═══ Extracted information

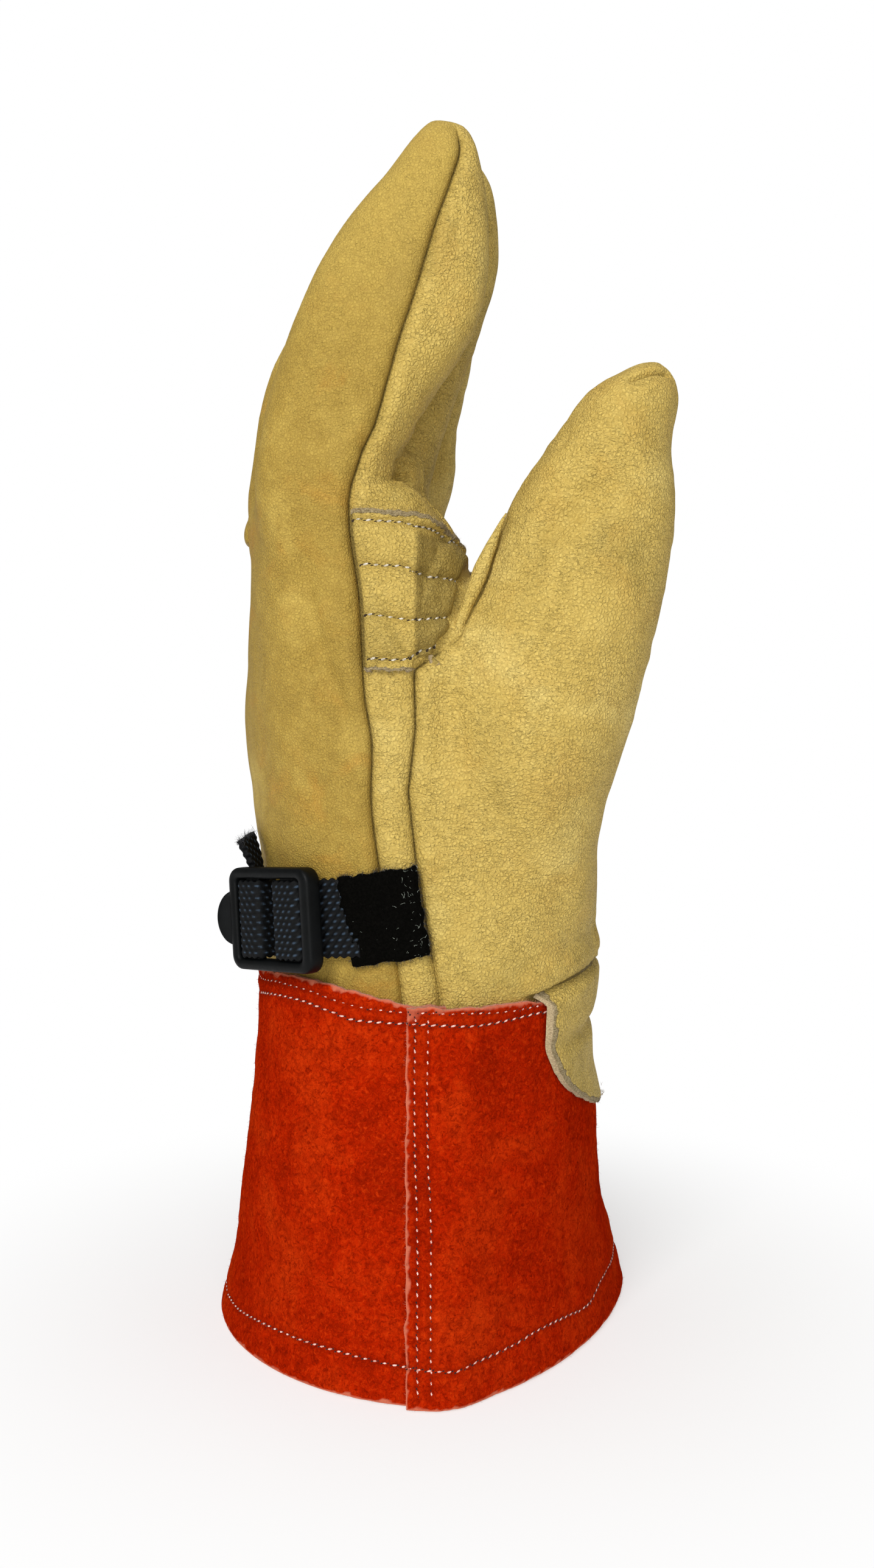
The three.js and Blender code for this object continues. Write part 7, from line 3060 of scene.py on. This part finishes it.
@dataclass
class Glove:
    """The whole glove, built in order from the skin outwards."""

    skin: GloveSkin = field(default_factory=GloveSkin)
    finishes: Finishes = field(default_factory=dict)

    def build(self) -> None:
        """Builds every piece."""
        self.skin.build()
        self.make_finishes()
        self.build_hand()
        self.build_added_leather()
        WristStrap().build(self.finishes)

    def make_finishes(self) -> None:
        """Makes every material of the glove."""
        back = GrainLeather("back_leather", "7f6528", "a28538", "c8ac56", "b27a26",
                            wrinkle_height=0.1, painted_light_tips=0.5)
        palm = GrainLeather("palm_leather", "98803a", "c6a956", "dcc474", "c09743",
                            pebble=0.95, pebble_height=0.2, wrinkle_height=0.24, clouding=0.35)
        suede = SplitSuede("cuff_suede", "721001", "ae2002", "cc3c0c", "d0765a")
        self.finishes = {
            "back": back.make(), "palm": palm.make(), "suede": suede.make(),
            "raw": RawLeather("raw_leather", "7f6a4c", "cdb890").make(),
            "raw_suede": RawLeather("raw_suede", "9c3c20", "dd8d70").make(),
            "thread": Yarn("pale_thread", "978c78", "e2dac9").make(),
            "pink_thread": Yarn("pink_thread", "c07f70", "f5d2c6").make(),
            # The hole colours are painted shade for the needle holes of the stitches.
            "hole": Yarn("needle_hole_shade", "1c1206", "33240f").make(),
            "red_hole": Yarn("cuff_needle_hole_shade", "1f0402", "3a0a04").make(),
            "felt": BlackFelt().make(), "fluff": Yarn("black_fluff", "08090a", "2a2b2e").make(),
            "lint": Yarn("pale_lint", "7d8a7a", "c9d2c4").make(), "webbing": WovenYarn().make(),
            "plastic": MouldedPlastic().make(),
        }

    def build_added_leather(self) -> None:
        """Makes the pieces that lie on the hand, and the cuff."""
        finishes = self.finishes
        PalmPatch(self.skin).build(finishes)
        KnuckleFlap().build(finishes["back"], self.skin.surface, self.skin.raised)
        ThumbWelt().build(finishes["palm"], self.skin.surface)
        WristEdge().build(finishes["raw"], self.skin)
        Cuff().build(finishes)
        HeelTongue().build(finishes)

    def build_hand(self) -> None:
        """Makes the leather panels of the hand."""
        back, palm, raw = self.finishes["back"], self.finishes["palm"], self.finishes["raw"]
        for panels, node in (((Panel.BACK,), "back_panel"), ((Panel.MIDDLE_BACK,), "middle_back_panel")):
            self.skin.panel(panels, f"{node}_skin", node, Slot.BACK, [back, raw])
        for panel, node in ((Panel.PALM, "palm_panel"), (Panel.STRIP_INDEX, "fourchette_index_middle"),
                            (Panel.STRIP_MIDDLE, "fourchette_middle_ring"),
                            (Panel.STRIP_RING, "fourchette_ring_little"), (Panel.THUMB, "thumb_panel"),
                            (Panel.THUMB_INNER, "thumb_inner")):
            self.skin.panel((panel,), f"{node}_skin", node, Slot.PALM, [palm, raw])


def main() -> None:
    """Builds the camera, the studio and the glove."""
    logging.basicConfig(level=logging.INFO, format="%(name)s %(message)s")
    PhotoCamera().build()
    Studio().build()
    Glove().build()
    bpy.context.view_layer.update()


if __name__ == "__main__":
    main()
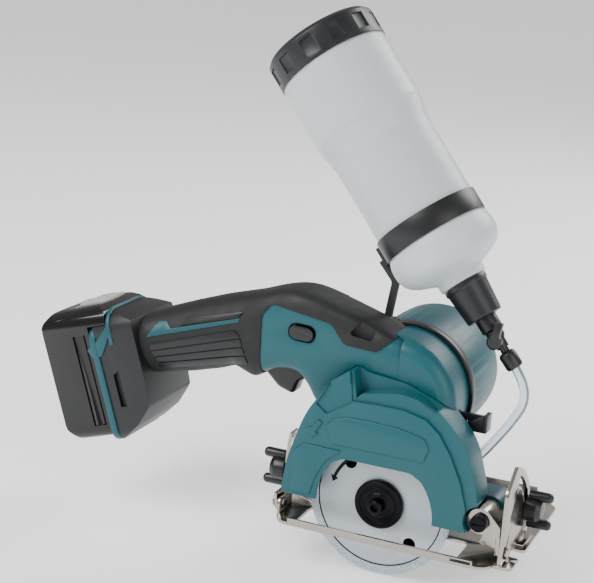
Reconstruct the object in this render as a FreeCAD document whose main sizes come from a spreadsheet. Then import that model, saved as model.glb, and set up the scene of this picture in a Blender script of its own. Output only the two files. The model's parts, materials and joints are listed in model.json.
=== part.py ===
import FreeCAD, Part
import math
import os
import re

# Hand-held cordless wet cutter for tile and glass: an 80 mm wheel under a guard, a tilting base
# with depth and bevel setting, a water bottle over the motor, and a slide battery on the handle.
# +X is the direction of cut, +Y points from the wheel to the motor, +Z is up.
# The origin is on the sole of the base, in the plane of the wheel, below the spindle.

V = FreeCAD.Vector
Placement = FreeCAD.Placement
Rotation = FreeCAD.Rotation
doc = FreeCAD.newDocument("TileCutter")

# Driving sizes in millimetres and degrees.
sizes = {
    "spindleZ": 17, "wheelRim": 40, "wheelDisc": 35.2, "wheelBore": 7.5, "rimHalf": 0.9,
    "discHalf": 0.65, "coolHole": 3.5, "coolRadius": 26.7, "flangeRadius": 13.6, "innerFlangeFar": 4.5,
    "outerFlangeNear": -4, "boltSeat": -4.6, "boltNear": -9, "boltRadius": 4, "socketRadius": 2.3,
    "boltShank": 3, "spindleRadius": 5, "journal": 4, "spindleFar": 27.8, "guardNear": -12,
    "guardFar": 9, "guardWall": 2.5, "guardChamber": 44.5, "guardBottom": 16, "windowRadius": 33,
    "wedgeFloor": -1.2, "shoulderNear": 0.4, "gearCaseNear": 9, "drumFar": 30, "lobeFar": 35,
    "drumRadius": 35, "runningGap": 0.05, "spindleTeeth": 22, "counterTeeth": 32, "outputModule": 1,
    "outputNear": 17.2, "outputFar": 23.2, "wheelGearTeeth": 65, "pinionTeeth": 9, "inputModule": 0.8,
    "inputNear": 28.6, "inputFar": 32.8, "motorFar": 90, "barrelRadius": 36, "barrelWall": 2.5,
    "shaftRadius": 2.5, "bandNear": 28.5, "bandFar": 34.5, "bandThick": 2.2, "statorOuter": 28,
    "statorInner": 17.5, "stackNear": 46, "stackFar": 68, "coreRadius": 16.5, "handleNear": 0,
    "handleFar": 36, "handleMid": 18, "gripThick": 2, "shellWall": 2.5, "handleTilt": 18,
    "triggerHalf": 6, "slotGap": 0.4, "footHalf": 24.8, "batteryHalf": 24.5, "railTop": 20,
    "baseThick": 1.6, "baseNear": -17.5, "baseFar": 88, "baseRear": -55, "nearLip": 4, "farLip": 9,
    "pinX": 57.5, "pinZ": 22.5, "pinRadius": 3, "pinHead": 4.5, "lugRadius": 8, "bevelY": -2,
    "bevelZ": 6, "bevelSlotRadius": 38, "bevelStart": 18.4, "bevelRange": 45, "quadrantNear": 69,
    "quadrantFar": 71, "holderNear": 66.5, "holderFar": 68.5, "guideRadius": 116, "guideThick": 1.6,
    "guideY": 13, "guideHalf": 4.5, "depthScrewZ": 19, "screwShank": 2.5, "screwSlotGap": 0.25,
    "hubRadius": 7, "bottleBody": 28.4, "bottleUpper": 31.2, "bottleWall": 1.5, "capRadius": 31.7,
    "hoseRadius": 2.5,
}
sheet = doc.addObject("Spreadsheet::Sheet", "Sizes")
for row, (alias, amount) in enumerate(sizes.items(), start=1):
    sheet.set("A%d" % row, alias)
    sheet.set("B%d" % row, str(amount))
    sheet.setAlias("B%d" % row, alias)
doc.recompute()
nodes = {}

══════

• Instructions for the task
All of the entries above should be written out again exactly.

• Answer to this task
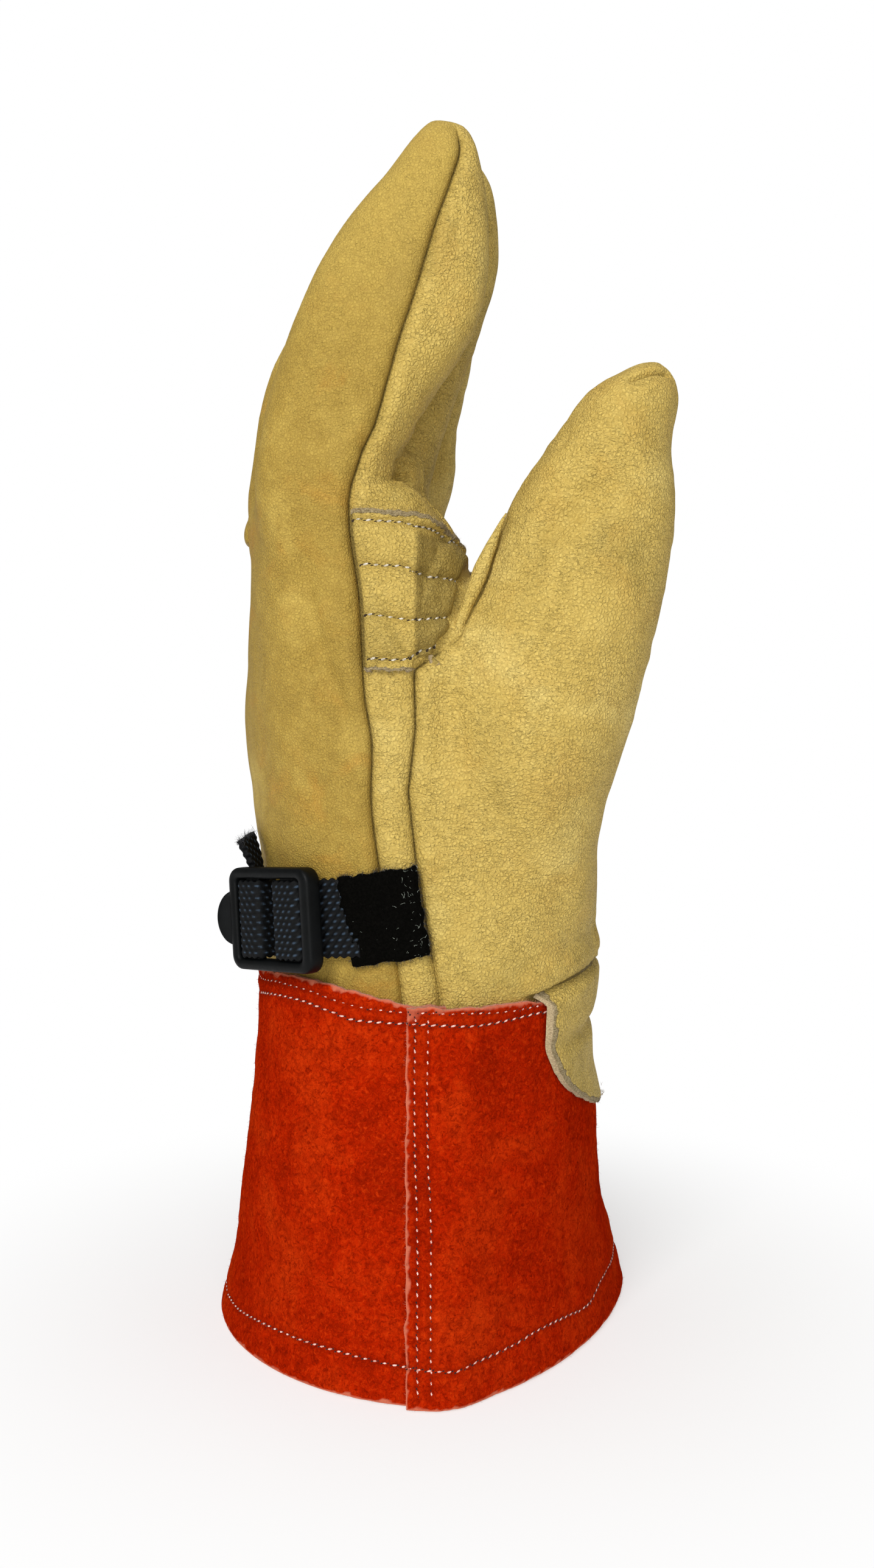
The three.js and Blender code for this object continues. Write part 7, from line 3060 of scene.py on. This part finishes it.
@dataclass
class Glove:
    """The whole glove, built in order from the skin outwards."""

    skin: GloveSkin = field(default_factory=GloveSkin)
    finishes: Finishes = field(default_factory=dict)

    def build(self) -> None:
        """Builds every piece."""
        self.skin.build()
        self.make_finishes()
        self.build_hand()
        self.build_added_leather()
        WristStrap().build(self.finishes)

    def make_finishes(self) -> None:
        """Makes every material of the glove."""
        back = GrainLeather("back_leather", "7f6528", "a28538", "c8ac56", "b27a26",
                            wrinkle_height=0.1, painted_light_tips=0.5)
        palm = GrainLeather("palm_leather", "98803a", "c6a956", "dcc474", "c09743",
                            pebble=0.95, pebble_height=0.2, wrinkle_height=0.24, clouding=0.35)
        suede = SplitSuede("cuff_suede", "721001", "ae2002", "cc3c0c", "d0765a")
        self.finishes = {
            "back": back.make(), "palm": palm.make(), "suede": suede.make(),
            "raw": RawLeather("raw_leather", "7f6a4c", "cdb890").make(),
            "raw_suede": RawLeather("raw_suede", "9c3c20", "dd8d70").make(),
            "thread": Yarn("pale_thread", "978c78", "e2dac9").make(),
            "pink_thread": Yarn("pink_thread", "c07f70", "f5d2c6").make(),
            # The hole colours are painted shade for the needle holes of the stitches.
            "hole": Yarn("needle_hole_shade", "1c1206", "33240f").make(),
            "red_hole": Yarn("cuff_needle_hole_shade", "1f0402", "3a0a04").make(),
            "felt": BlackFelt().make(), "fluff": Yarn("black_fluff", "08090a", "2a2b2e").make(),
            "lint": Yarn("pale_lint", "7d8a7a", "c9d2c4").make(), "webbing": WovenYarn().make(),
            "plastic": MouldedPlastic().make(),
        }

    def build_added_leather(self) -> None:
        """Makes the pieces that lie on the hand, and the cuff."""
        finishes = self.finishes
        PalmPatch(self.skin).build(finishes)
        KnuckleFlap().build(finishes["back"], self.skin.surface, self.skin.raised)
        ThumbWelt().build(finishes["palm"], self.skin.surface)
        WristEdge().build(finishes["raw"], self.skin)
        Cuff().build(finishes)
        HeelTongue().build(finishes)

    def build_hand(self) -> None:
        """Makes the leather panels of the hand."""
        back, palm, raw = self.finishes["back"], self.finishes["palm"], self.finishes["raw"]
        for panels, node in (((Panel.BACK,), "back_panel"), ((Panel.MIDDLE_BACK,), "middle_back_panel")):
            self.skin.panel(panels, f"{node}_skin", node, Slot.BACK, [back, raw])
        for panel, node in ((Panel.PALM, "palm_panel"), (Panel.STRIP_INDEX, "fourchette_index_middle"),
                            (Panel.STRIP_MIDDLE, "fourchette_middle_ring"),
                            (Panel.STRIP_RING, "fourchette_ring_little"), (Panel.THUMB, "thumb_panel"),
                            (Panel.THUMB_INNER, "thumb_inner")):
            self.skin.panel((panel,), f"{node}_skin", node, Slot.PALM, [palm, raw])


def main() -> None:
    """Builds the camera, the studio and the glove."""
    logging.basicConfig(level=logging.INFO, format="%(name)s %(message)s")
    PhotoCamera().build()
    Studio().build()
    Glove().build()
    bpy.context.view_layer.update()


if __name__ == "__main__":
    main()
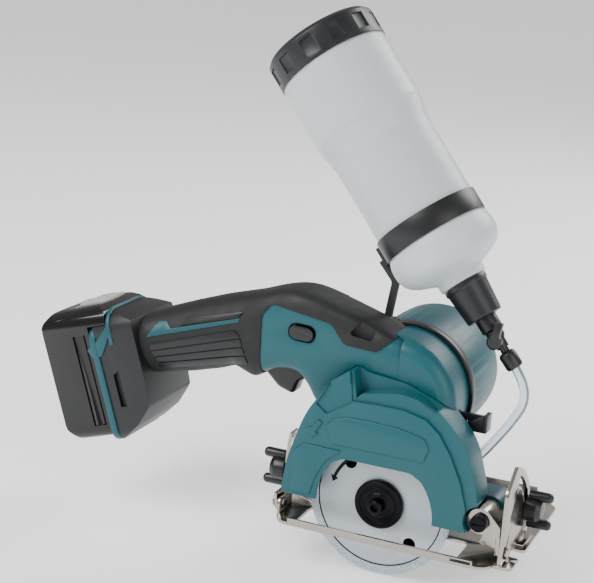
Reconstruct the object in this render as a FreeCAD document whose main sizes come from a spreadsheet. Then import that model, saved as model.glb, and set up the scene of this picture in a Blender script of its own. Output only the two files. The model's parts, materials and joints are listed in model.json.
=== part.py ===
import FreeCAD, Part
import math
import os
import re

# Hand-held cordless wet cutter for tile and glass: an 80 mm wheel under a guard, a tilting base
# with depth and bevel setting, a water bottle over the motor, and a slide battery on the handle.
# +X is the direction of cut, +Y points from the wheel to the motor, +Z is up.
# The origin is on the sole of the base, in the plane of the wheel, below the spindle.

V = FreeCAD.Vector
Placement = FreeCAD.Placement
Rotation = FreeCAD.Rotation
doc = FreeCAD.newDocument("TileCutter")

# Driving sizes in millimetres and degrees.
sizes = {
    "spindleZ": 17, "wheelRim": 40, "wheelDisc": 35.2, "wheelBore": 7.5, "rimHalf": 0.9,
    "discHalf": 0.65, "coolHole": 3.5, "coolRadius": 26.7, "flangeRadius": 13.6, "innerFlangeFar": 4.5,
    "outerFlangeNear": -4, "boltSeat": -4.6, "boltNear": -9, "boltRadius": 4, "socketRadius": 2.3,
    "boltShank": 3, "spindleRadius": 5, "journal": 4, "spindleFar": 27.8, "guardNear": -12,
    "guardFar": 9, "guardWall": 2.5, "guardChamber": 44.5, "guardBottom": 16, "windowRadius": 33,
    "wedgeFloor": -1.2, "shoulderNear": 0.4, "gearCaseNear": 9, "drumFar": 30, "lobeFar": 35,
    "drumRadius": 35, "runningGap": 0.05, "spindleTeeth": 22, "counterTeeth": 32, "outputModule": 1,
    "outputNear": 17.2, "outputFar": 23.2, "wheelGearTeeth": 65, "pinionTeeth": 9, "inputModule": 0.8,
    "inputNear": 28.6, "inputFar": 32.8, "motorFar": 90, "barrelRadius": 36, "barrelWall": 2.5,
    "shaftRadius": 2.5, "bandNear": 28.5, "bandFar": 34.5, "bandThick": 2.2, "statorOuter": 28,
    "statorInner": 17.5, "stackNear": 46, "stackFar": 68, "coreRadius": 16.5, "handleNear": 0,
    "handleFar": 36, "handleMid": 18, "gripThick": 2, "shellWall": 2.5, "handleTilt": 18,
    "triggerHalf": 6, "slotGap": 0.4, "footHalf": 24.8, "batteryHalf": 24.5, "railTop": 20,
    "baseThick": 1.6, "baseNear": -17.5, "baseFar": 88, "baseRear": -55, "nearLip": 4, "farLip": 9,
    "pinX": 57.5, "pinZ": 22.5, "pinRadius": 3, "pinHead": 4.5, "lugRadius": 8, "bevelY": -2,
    "bevelZ": 6, "bevelSlotRadius": 38, "bevelStart": 18.4, "bevelRange": 45, "quadrantNear": 69,
    "quadrantFar": 71, "holderNear": 66.5, "holderFar": 68.5, "guideRadius": 116, "guideThick": 1.6,
    "guideY": 13, "guideHalf": 4.5, "depthScrewZ": 19, "screwShank": 2.5, "screwSlotGap": 0.25,
    "hubRadius": 7, "bottleBody": 28.4, "bottleUpper": 31.2, "bottleWall": 1.5, "capRadius": 31.7,
    "hoseRadius": 2.5,
}
sheet = doc.addObject("Spreadsheet::Sheet", "Sizes")
for row, (alias, amount) in enumerate(sizes.items(), start=1):
    sheet.set("A%d" % row, alias)
    sheet.set("B%d" % row, str(amount))
    sheet.setAlias("B%d" % row, alias)
doc.recompute()
nodes = {}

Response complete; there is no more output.